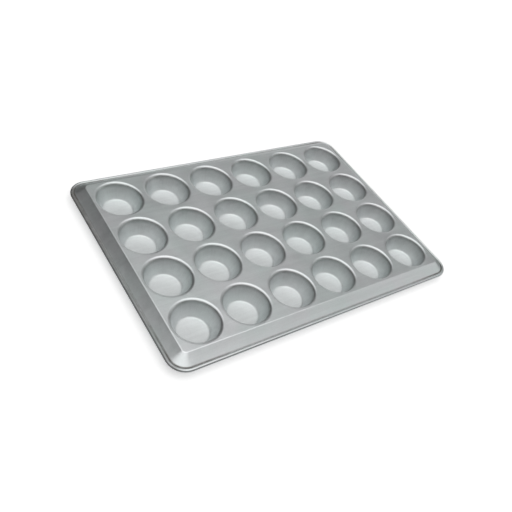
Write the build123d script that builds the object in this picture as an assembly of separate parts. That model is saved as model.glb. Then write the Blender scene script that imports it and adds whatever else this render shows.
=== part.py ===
from build123d import *

import os
from math import acos, asin, atan2, cos, degrees, hypot, radians, sin, sqrt, tan

# Baking pan with 24 round cups, pressed from one sheet of steel and stiffened by a wire in its rolled rim.
# Lengths are millimetres. X runs along the six cups of a row, Y across the four rows, and Z is up.
# The origin is the middle of the pan, on the surface that the undersides of the cups stand on.

# Sheet
sheet = 0.5

# Cups, and the flat web left between their mouths and round them
columns = 6
rows = 4
mouth_radius = 48.0
lip_radius = 6.5
cup_depth = 32.0
floor_radius = 27.0
floor_bend = 5.0
web_between_mouths = 5.6
web_round_mouths = 1.7

# Sloping wall round the web. Its run is seen from above, from the web's edge to the outside of the rim.
wall_run = 26.5
web_corner = 8.0
fold_radius = 3.0
flat_by_fold = 0.2

# Rolled rim and the wire inside it
wire_diameter = 5.2
wire_clearance = 0.05
wire_drop = 15.8
rim_corner = 34.0
groove_radius = 1.0
wall_under_wire = 1.0
curl_end_angle = -172.0

# One overrun serves every cut
overrun = 5.0

# The cups set the size of the web, and the web and the walls that of the whole pan.
cup_pitch = 2 * mouth_radius + web_between_mouths
fold_x = (columns - 1) * cup_pitch / 2 + mouth_radius + web_round_mouths
fold_y = (rows - 1) * cup_pitch / 2 + mouth_radius + web_round_mouths
pan_length = 2 * (fold_x + wall_run)
pan_width = 2 * (fold_y + wall_run)

# Heights
web_top = cup_depth + sheet
wire_height = web_top - wire_drop

# Section of the rim, worked out about the centre of the wire: u is outward, v is up.
wire_radius = wire_diameter / 2
bead_inside = wire_radius + wire_clearance
bead_radius = bead_inside + sheet
wire_x = pan_length / 2 - bead_radius
wire_y = pan_width / 2 - bead_radius
wire_corner = rim_corner - bead_radius

# The wall leaves the fold and passes under the wire, which sets its slope.
fold_u = bead_radius - wall_run
fold_reach = hypot(fold_u, wire_drop)
wall_slope = acos(-wall_under_wire / fold_reach) - atan2(-fold_u, wire_drop)

# The web is parted from the frame by a line just inside the fold, and then into one tile for each cup.
tile_inset = fold_radius * tan(wall_slope / 2) + flat_by_fold
tiles_x = fold_x - tile_inset
tiles_y = fold_y - tile_inset
tiles_corner = web_corner - tile_inset

# A small bend joins the wall's foot to the roll.
bend_off = groove_radius - wall_under_wire
bend_back = sqrt((bead_radius + groove_radius) ** 2 - bend_off**2)
bend_u = bend_off * sin(wall_slope) - bend_back * cos(wall_slope)
bend_v = bend_off * cos(wall_slope) + bend_back * sin(wall_slope)
foot_u = bend_u - groove_radius * sin(wall_slope)
foot_v = bend_v - groove_radius * cos(wall_slope)
foot_thickness = sheet / sin(wall_slope)
roll_start_angle = degrees(atan2(bend_v, bend_u))


def on_circle(centre_u, centre_v, radius, angle):
    """Point of a circle in the rim's section, on the X-Z plane."""
    turn = radians(angle)
    return (centre_u + radius * cos(turn), 0, centre_v + radius * sin(turn))


def arc(centre_u, centre_v, radius, start_angle, end_angle):
    """Arc in the rim's section, given by its centre, radius and two angles."""
    middle_angle = (start_angle + end_angle) / 2
    start = on_circle(centre_u, centre_v, radius, start_angle)
    middle = on_circle(centre_u, centre_v, radius, middle_angle)
    end = on_circle(centre_u, centre_v, radius, end_angle)
    return ThreePointArc(start, middle, end)


def roll_section():
    """The sheet's section from the foot of the wall, through the bend and round the wire."""
    wall_side = -90 - degrees(wall_slope)
    roll_side = roll_start_angle - 180
    upper_bend = arc(bend_u, bend_v, groove_radius, wall_side, roll_side)
    outer_roll = arc(0, 0, bead_radius, roll_start_angle, curl_end_angle)
    sheet_edge = Line(outer_roll @ 1, on_circle(0, 0, bead_inside, curl_end_angle))
    inner_roll = arc(0, 0, bead_inside, curl_end_angle, roll_start_angle)
    lower_bend = arc(bend_u, bend_v, groove_radius + sheet, roll_side, wall_side)
    wall_underside = Line(lower_bend @ 1, (foot_u - foot_thickness, 0, foot_v))
    wall_cut = Line(wall_underside @ 1, upper_bend @ 0)
    edges = [upper_bend, outer_roll, sheet_edge, inner_roll, lower_bend, wall_underside, wall_cut]
    return make_face(edges)


def wire_section():
    """The wire's round section, on the X-Z plane."""
    return Plane.XZ * Circle(wire_radius)


def ring(section):
    """A section carried round the rim: four straight sides and four quarter turns."""
    straight_x = 2 * (wire_x - wire_corner)
    straight_y = 2 * (wire_y - wire_corner)
    end_side = extrude(section, amount=straight_y / 2, both=True)
    long_side = extrude(section, amount=straight_x / 2, both=True)
    corner = revolve(Pos(wire_corner, 0, 0) * section, Axis.Z, 90)
    pieces = []
    for turn in (0, 180):
        pieces.append(Rot(0, 0, turn) * Pos(wire_x, 0, 0) * end_side)
        pieces.append(Rot(0, 0, turn + 90) * Pos(wire_y, 0, 0) * long_side)
    corner_x = wire_x - wire_corner
    corner_y = wire_y - wire_corner
    places = [(corner_x, corner_y, 0), (-corner_x, corner_y, 90)]
    places += [(-corner_x, -corner_y, 180), (corner_x, -corner_y, 270)]
    for x, y, turn in places:
        pieces.append(Pos(x, y, 0) * Rot(0, 0, turn) * corner)
    return Pos(0, 0, wire_height) * pieces[0].fuse(*pieces[1:])


def plate(half_x, half_y, corner, height):
    """Rounded rectangle at one height."""
    return Pos(0, 0, height) * RectangleRounded(2 * half_x, 2 * half_y, corner)


def hat(drawn_in, foot_drawn_in, top, bend):
    """Solid under the web and the sloping wall, drawn in from the sheet's upper side."""
    foot_x = wire_x + foot_u - foot_drawn_in
    foot_y = wire_y + foot_u - foot_drawn_in
    foot_corner = wire_corner + foot_u - foot_drawn_in
    upper = plate(fold_x - drawn_in, fold_y - drawn_in, web_corner - drawn_in, top)
    lower = plate(foot_x, foot_y, foot_corner, wire_height + foot_v)
    solid = loft([lower, upper], ruled=True)
    return fillet(solid.edges().group_by(Axis.Z)[-1], bend)


def cup_places():
    """Name and centre of every cup: row 1 is at +Y, column 1 at -X."""
    places = {}
    for row in range(rows):
        for column in range(columns):
            x = (column - (columns - 1) / 2) * cup_pitch
            y = ((rows - 1) / 2 - row) * cup_pitch
            places[f"cup_row_{row + 1}_column_{column + 1}"] = (x, y)
    return places


def web(spare):
    """The flat web inside the fold. What is spare makes it thicker both ways, for a cut."""
    outline = plate(tiles_x, tiles_y, tiles_corner, web_top - sheet - spare)
    return extrude(outline, amount=sheet + 2 * spare)


def pan_frame():
    """The fold round the web, the sloping wall and the rolled edge."""
    outer = hat(0, 0, web_top, fold_radius)
    inner = hat(sheet * tan(wall_slope / 2), foot_thickness, web_top - sheet, fold_radius - sheet)
    wall = outer - inner - web(overrun)
    return wall.fuse(ring(roll_section()))


def bowl():
    """One bowl: a rolled lip, a straight sloping side and a bend into a flat floor."""
    lip_height = web_top - lip_radius
    bend_height = sheet + floor_bend
    across = mouth_radius - floor_radius
    rise = lip_height - bend_height
    side_slope = atan2(rise, across) + asin((lip_radius + floor_bend) / hypot(across, rise))
    lip_end = 90 + degrees(side_slope)
    bend_start = degrees(side_slope) - 90
    upper_lip = arc(mouth_radius, lip_height, lip_radius, 90, lip_end)
    upper_bend = arc(floor_radius, bend_height, floor_bend, bend_start, -90)
    upper_side = Line(upper_lip @ 1, upper_bend @ 0)
    upper_floor = Line(upper_bend @ 1, (0, 0, sheet))
    middle = Line(upper_floor @ 1, (0, 0, 0))
    lower_bend = arc(floor_radius, bend_height, floor_bend + sheet, -90, bend_start)
    lower_floor = Line(middle @ 1, lower_bend @ 0)
    lower_lip = arc(mouth_radius, lip_height, lip_radius - sheet, lip_end, 90)
    lower_side = Line(lower_bend @ 1, lower_lip @ 0)
    mouth_edge = Line(lower_lip @ 1, upper_lip @ 0)
    upper_edges = [upper_lip, upper_side, upper_bend, upper_floor]
    lower_edges = [middle, lower_floor, lower_bend, lower_side, lower_lip, mouth_edge]
    return revolve(make_face(upper_edges + lower_edges), Axis.Z, 360)


def cup(x, y):
    """One cup: its tile of the web with the bowl hung in it."""
    cell = Box(cup_pitch, cup_pitch, 2 * (sheet + overrun))
    mouth = Cylinder(mouth_radius, 2 * (sheet + overrun))
    tile = (web(0) & Pos(x, y, web_top) * cell) - Pos(x, y, web_top) * mouth
    return tile.fuse(Pos(x, y, 0) * one_bowl)


def write(solid, name):
    """Write one named piece as its own file."""
    solid.label = name
    export_step(solid, f"parts/{name}.step")


os.makedirs("parts", exist_ok=True)
write(pan_frame(), "pan_frame")
write(ring(wire_section()), "rim_wire")
one_bowl = bowl()
for cup_name, (cup_x, cup_y) in cup_places().items():
    write(cup(cup_x, cup_y), cup_name)
overall = [round(length, 1) for length in (pan_length, pan_width, web_top)]
print("overall length, width and height:", overall)
print("slope of the wall below the web, in degrees:", round(degrees(wall_slope), 1))
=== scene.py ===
import math

import bmesh
import bpy
from mathutils import Matrix, Vector


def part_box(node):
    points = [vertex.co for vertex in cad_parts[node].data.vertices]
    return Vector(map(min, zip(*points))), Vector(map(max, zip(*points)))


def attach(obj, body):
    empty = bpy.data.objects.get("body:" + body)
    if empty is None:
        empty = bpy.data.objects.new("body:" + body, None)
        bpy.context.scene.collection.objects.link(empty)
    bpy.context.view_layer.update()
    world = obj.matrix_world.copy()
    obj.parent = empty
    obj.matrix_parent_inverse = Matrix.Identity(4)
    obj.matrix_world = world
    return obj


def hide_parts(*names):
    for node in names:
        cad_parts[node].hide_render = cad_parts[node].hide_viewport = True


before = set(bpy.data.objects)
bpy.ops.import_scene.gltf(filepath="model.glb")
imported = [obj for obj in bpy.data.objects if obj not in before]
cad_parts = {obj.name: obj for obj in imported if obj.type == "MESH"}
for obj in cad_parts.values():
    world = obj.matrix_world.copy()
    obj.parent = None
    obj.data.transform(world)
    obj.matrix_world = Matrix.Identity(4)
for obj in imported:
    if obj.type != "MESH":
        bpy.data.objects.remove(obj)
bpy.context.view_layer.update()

# Edge frame of the pan
# The real edge is part of the one pressed sheet: it folds down outside the cups into a sloping wall, and its
# free edge is rolled round a steel wire. It is satin aluminised steel, 0.5 mm thick.
mm = 0.001
frame_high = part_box("pan_frame")[1]
wire_low, wire_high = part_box("rim_wire")
web_top = frame_high.z
wire_height = (wire_low.z + wire_high.z) / 2
wire_radius = (wire_high.z - wire_low.z) / 2
wire_x = wire_high.x - wire_radius
wire_y = wire_high.y - wire_radius
roll_radius = frame_high.x - wire_x
roll_corner = 34.0 * mm - roll_radius
sheet_thickness = 0.5 * mm
fold_x = 303.7 * mm
fold_corner = 8.0 * mm
fold_radius = 3.0 * mm
flat_by_fold = 0.2 * mm
groove_radius = 1.0 * mm
wall_under_wire = 1.0 * mm
curl_end = math.radians(-172)

# The wall leaves the fold and passes under the wire, which gives its slope and the small bend at its foot.
web_rise = web_top - wire_height
fold_out = wire_x - fold_x
wall_slope = math.acos(-wall_under_wire / math.hypot(fold_out, web_rise)) - math.atan2(fold_out, web_rise)
fold_reach = fold_radius * math.tan(wall_slope / 2)
bend_off = groove_radius - wall_under_wire
bend_back = math.sqrt((roll_radius + groove_radius) ** 2 - bend_off**2)
bend_out = bend_off * math.sin(wall_slope) - bend_back * math.cos(wall_slope)
bend_up = bend_off * math.cos(wall_slope) + bend_back * math.sin(wall_slope)
roll_start = math.atan2(bend_up, bend_out)
foot_out = bend_out - groove_radius * math.sin(wall_slope)


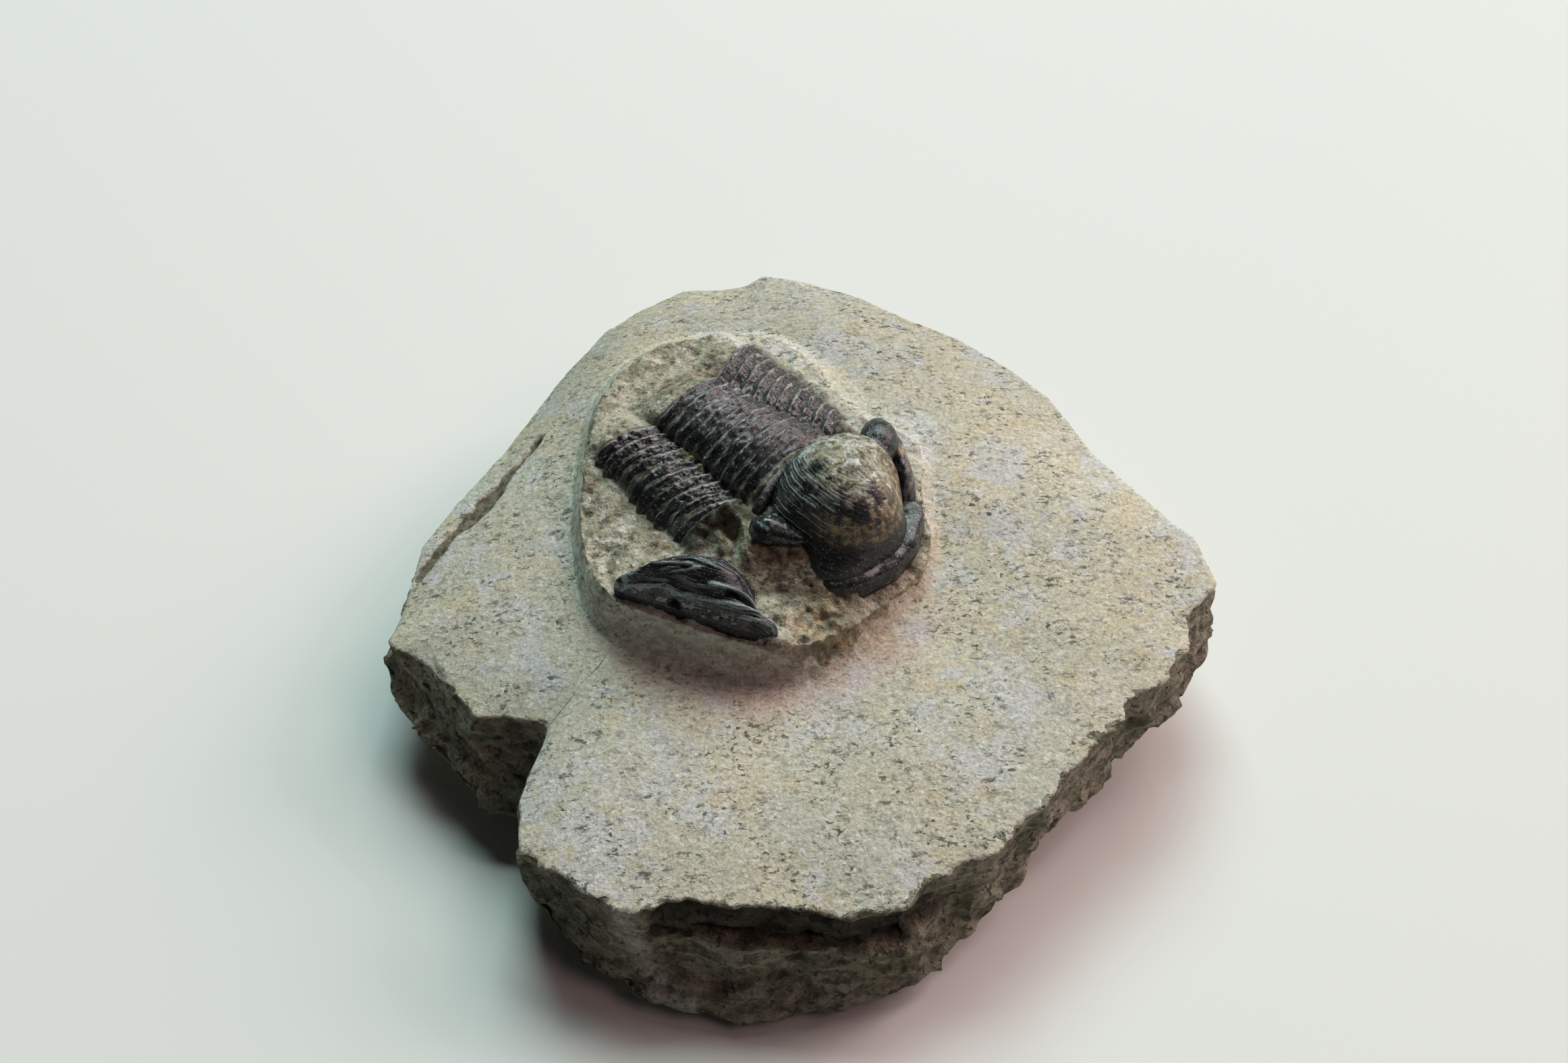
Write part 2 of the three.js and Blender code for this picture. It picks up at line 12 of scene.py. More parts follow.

◆ ◆ ◆ ◆ ◆ ◆ ◆

→ Objective: Starting at the first line of the records, print each line exactly, stopping after the line that contains "from math import".

→ The reply:
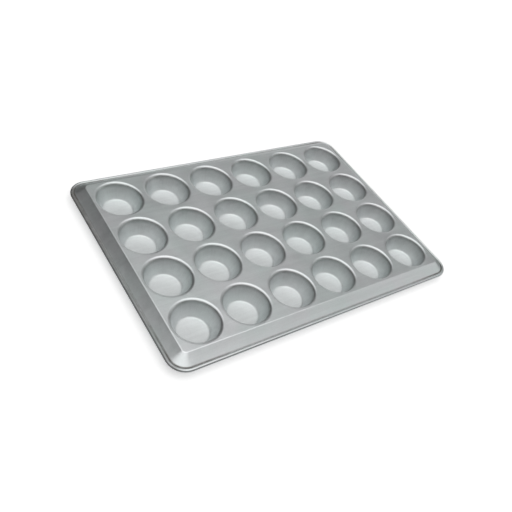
Write the build123d script that builds the object in this picture as an assembly of separate parts. That model is saved as model.glb. Then write the Blender scene script that imports it and adds whatever else this render shows.
=== part.py ===
from build123d import *

import os
from math import acos, asin, atan2, cos, degrees, hypot, radians, sin, sqrt, tan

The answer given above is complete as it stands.